In the heyday of council housing, many local authorities had in-house direct labour organisations (DLOs) to do this and did not use private firms. New-build DLOs have largely vanished in the past 25 years and although many councils still do their own maintenance, it would be hard to re- establish the old DLO formula unless a council had a building programme with a pipeline of work long enough to make one viable. Hall says: “Very few councils have any in-house construction capability. The problem with development is that you cannot maintain a team if the work is stop-start.
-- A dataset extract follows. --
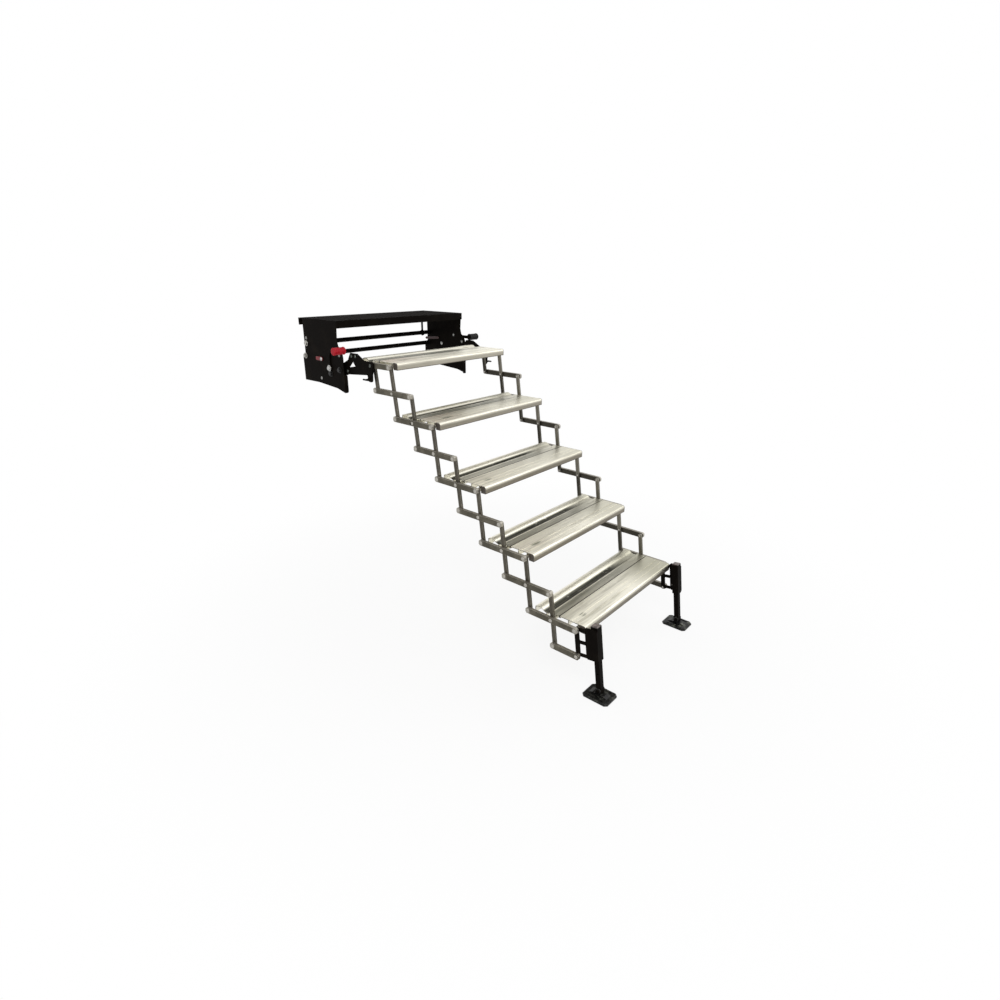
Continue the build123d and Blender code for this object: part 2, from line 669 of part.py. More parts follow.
def kept_boss(place, radius, start, end):
    """Pivot boss from a lever at X = start through the plate face at X = end, with a collar."""
    step = 1 if end > start else -1
    face = end + step * SEAT_GAP
    tip = face + step * COLLAR_LENGTH
    boss = pin(place, radius, min(start, tip), max(start, tip))
    return boss + pin(place, radius + COLLAR_WALL, min(face, tip), max(face, tip))


def latch_lever():
    """Right latch lever: a hub on the side plate, a swept arm and a spindle for the grip."""
    low = PLATE_OUTER + SEAT_GAP
    high = low + LEVER_THICKNESS
    hub = from_pivot(LEVER_HUB_AT)
    grip = from_pivot(GRIP_AT)
    radius = grip[1] - hub[1] - LEVER_RISE
    bend_start = (hub[0], grip[1] - radius)
    bend_end = (hub[0] - radius, grip[1])
    spine = Line(hub, bend_start) + RadiusArc(bend_start, bend_end, -radius)
    spine += Line(bend_end, grip)
    outline = trace(spine, LEVER_WIDTH)
    outline += Pos(*hub) * pin_bore(LEVER_HUB_RADIUS)
    outline += Pos(*grip) * pin_bore(LEVER_WIDTH / 2)
    lever = along_x(outline, low, high)
    lever += kept_boss(hub, LEVER_BOSS_RADIUS, high, PLATE_INNER)
    lever += hex_head(hub, high)
    return lever + pin(grip, SPINDLE_RADIUS, high, high + GRIP_LENGTH - GRIP_CHAMFER)


def hand_grip():
    """Right hand grip with many flats, pushed on the lever's spindle."""
    low = PLATE_OUTER + SEAT_GAP + LEVER_THICKNESS
    at = from_pivot(GRIP_AT)
    outline = Pos(*at) * RegularPolygon(GRIP_RADIUS, GRIP_SIDES)
    grip = along_x(outline, low, low + GRIP_LENGTH)
    grip = chamfer(grip.faces().sort_by(Axis.X)[-1].edges(), GRIP_CHAMFER)
    bore = Pos(*at) * RegularPolygon(SPINDLE_RADIUS, PIN_SIDES)
    return grip - along_x(bore, low, low + GRIP_LENGTH - GRIP_CHAMFER)


def lock_bar(place, length, width, tilt, low):
    """Flat lock lever from its pivot back along Y, with its inner face at X = low."""
    bar = clipped_bar(length + width, width, LOCK_CHAMFER)
    outline = Pos(*from_pivot(place)) * Rot(Z=tilt) * Pos(length / 2, 0) * bar
    return along_x(outline, low, low + LOCK_THICKNESS)


def lock_tab():
    """Short travel lock tab outside the left plate."""
    low = PLATE_OUTER + SEAT_GAP
    tab = lock_bar(TAB_AT, TAB_LENGTH, TAB_WIDTH, 0, low)
    tab += kept_boss(from_pivot(TAB_AT), LOCK_BOSS_RADIUS, low, PLATE_INNER)
    return mirror(tab, about=Plane.YZ)


def lock_lever():
    """Long travel lock lever inside the right plate."""
    low = PLATE_INNER - SEAT_GAP - LOCK_THICKNESS
    lever = lock_bar(
        LOCK_LEVER_AT, LOCK_LEVER_LENGTH, LOCK_LEVER_WIDTH, LOCK_LEVER_TILT, low
    )
    return lever + kept_boss(from_pivot(LOCK_LEVER_AT), LOCK_BOSS_RADIUS, low, PLATE_OUTER)


def main():
    os.makedirs("parts", exist_ok=True)
    for level in range(LAST_LEVEL + 1):
        number = level // 2 + 1
        save(studs(level), f"pivot_studs_{level}")
        if level % 2 == 0:
            save(tread(level), f"tread_{number}")
            save(nose_caps(level), f"nose_caps_{number}")
            save(level_bars(level), f"tread_rails_{number}")
        else:
            save(level_bars(level), f"level_links_{number}")
        if level < LAST_LEVEL:
            save(riser_bars(level), f"riser_links_{level}")
    save(leg_caps(), "leg_caps")
    save(clamp_screws(), "clamp_screws")
    save(top_channel(), "top_channel")
    save(cross_rods(), "cross_rods")
    save(tie_strap(), "tie_strap")
    save(mount_bolts(), "mount_bolts")
    save(lock_tab(), "lock_tab")
    save(lock_lever(), "lock_lever")
    save(pair(leg_bracket()), "leg_brackets")
    save(side_plates(), "side_plates")
    save(pair(swing_arm()), "swing_arms")
    sided = {
        "leg_tube": leg_tube(),
        "foot": foot(),
        "pull_pin": pull_pin(),
        "latch_lever": latch_lever(),
        "hand_grip": hand_grip(),
    }
    for name, shape in sided.items():
        save(shape, f"{name}_right")
        save(mirror(shape, about=Plane.YZ), f"{name}_left")


main()
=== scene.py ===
import json
from math import atan2, cos, floor, pi, radians, sin

import bmesh
import bpy
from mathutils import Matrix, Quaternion, Vector


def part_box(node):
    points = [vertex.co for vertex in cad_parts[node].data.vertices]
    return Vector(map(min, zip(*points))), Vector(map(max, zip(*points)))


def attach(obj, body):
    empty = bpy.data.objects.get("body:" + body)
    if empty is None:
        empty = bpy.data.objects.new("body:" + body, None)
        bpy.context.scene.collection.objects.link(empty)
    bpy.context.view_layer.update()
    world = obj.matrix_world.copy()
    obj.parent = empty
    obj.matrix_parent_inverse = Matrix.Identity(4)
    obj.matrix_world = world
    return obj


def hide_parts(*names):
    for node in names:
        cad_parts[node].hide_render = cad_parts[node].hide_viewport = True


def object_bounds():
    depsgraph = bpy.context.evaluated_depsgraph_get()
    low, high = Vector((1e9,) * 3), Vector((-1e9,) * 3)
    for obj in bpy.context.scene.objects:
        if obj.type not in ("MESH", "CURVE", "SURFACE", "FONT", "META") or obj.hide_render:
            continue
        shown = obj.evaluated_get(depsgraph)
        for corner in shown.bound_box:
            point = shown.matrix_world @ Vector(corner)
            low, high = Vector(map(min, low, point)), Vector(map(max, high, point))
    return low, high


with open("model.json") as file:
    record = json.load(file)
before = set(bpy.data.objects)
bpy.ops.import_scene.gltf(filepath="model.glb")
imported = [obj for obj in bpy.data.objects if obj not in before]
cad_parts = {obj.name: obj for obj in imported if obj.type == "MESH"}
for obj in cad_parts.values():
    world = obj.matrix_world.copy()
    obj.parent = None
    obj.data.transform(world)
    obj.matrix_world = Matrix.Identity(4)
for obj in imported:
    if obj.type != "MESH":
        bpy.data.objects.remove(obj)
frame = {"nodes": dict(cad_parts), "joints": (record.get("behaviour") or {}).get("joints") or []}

cad_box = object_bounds()
nodes = frame["nodes"]
pivots = {joint["name"]: Vector(joint["pos_m"]) for joint in frame["joints"] if "pos_m" in joint}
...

I would expect most of the construction work to continue going to private builders, possibly with some councils using it as a means of local job creation where these projects continue.” Warburton agrees: “I would suspect most of this work will end up with private builders of one sort or another, but quite a lot of councils will by-pass the volume housebuilders because there is a view across the political spectrum that this should be used to revive the small and medium sized housebuilding sector.”

There is, undoubtedly, a determination among many councils to build again; that’s good news for the construction industry. But will un-joined-up government thwart this as the new right-to-buy and rent changes undo the benign changes of the past few years?